Born during a period of transition, at a time when the ideas of socialism and authority were undergoing a profound modification; emerging from a war, in an isolated centre, under the guns of the Prussians, the Paris Commune was bound to perish.

But by its eminently popular character it began a new era in the series of revolutions, and through its ideas it was the precursor of a great social revolution. The unheard of, cowardly, and ferocious massacres with which the bourgeoisie celebrated its fall, the mean vengeance which the torturers have perpetrated on their prisoners for nine years, these cannibalistic orgies have opened up between the bourgeoisie and the proletariat a chasm which will never be filled. At the time of the next revolution, the people will know what has to be done; they will know what awaits them if they don’t gain a decisive victory, and they will act accordingly.

Indeed we now know that on the day when France bristles with insurgent communes, the people must no longer give themselves a government and expect that government to initiate revolutionary measures. When they have made a clean sweep of the parasites who devour them, they will themselves take possession of all social wealth so as to put it into common according to the principles of anarchist communism.

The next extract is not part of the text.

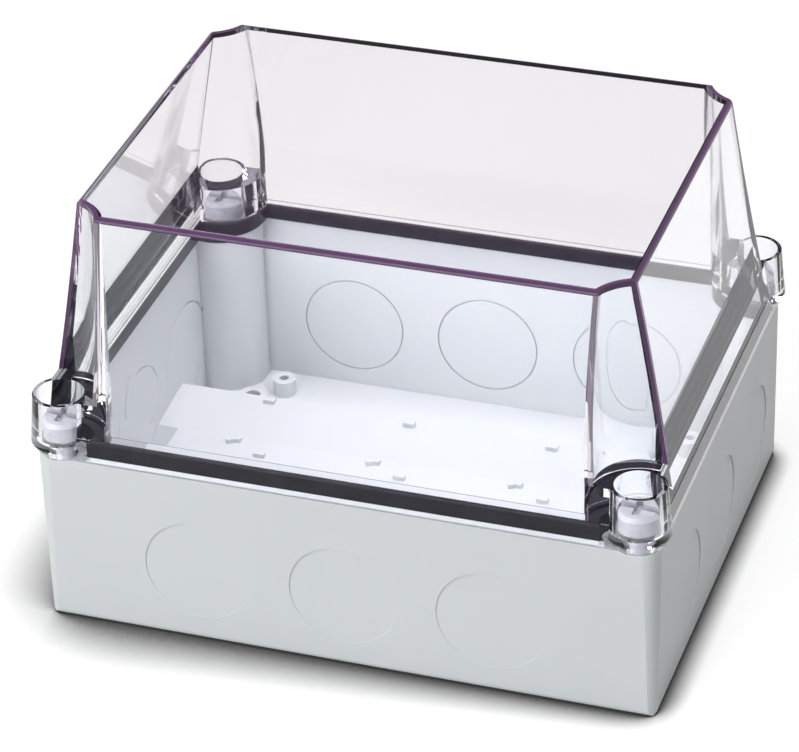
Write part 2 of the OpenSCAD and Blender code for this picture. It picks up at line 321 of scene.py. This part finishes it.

And when they have entirely abolished property, government, and the state, they will form themselves freely according to the necessities dictated to them by life itself. Breaking its chains and overthrowing its idols, mankind will march them towards a better future, no longer knowing either masters or slaves, keeping its veneration only for the noble martyrs who paid with their blood and sufferings for those first attempts at emancipation which have lighted our way in our march towards the conquest of freedom.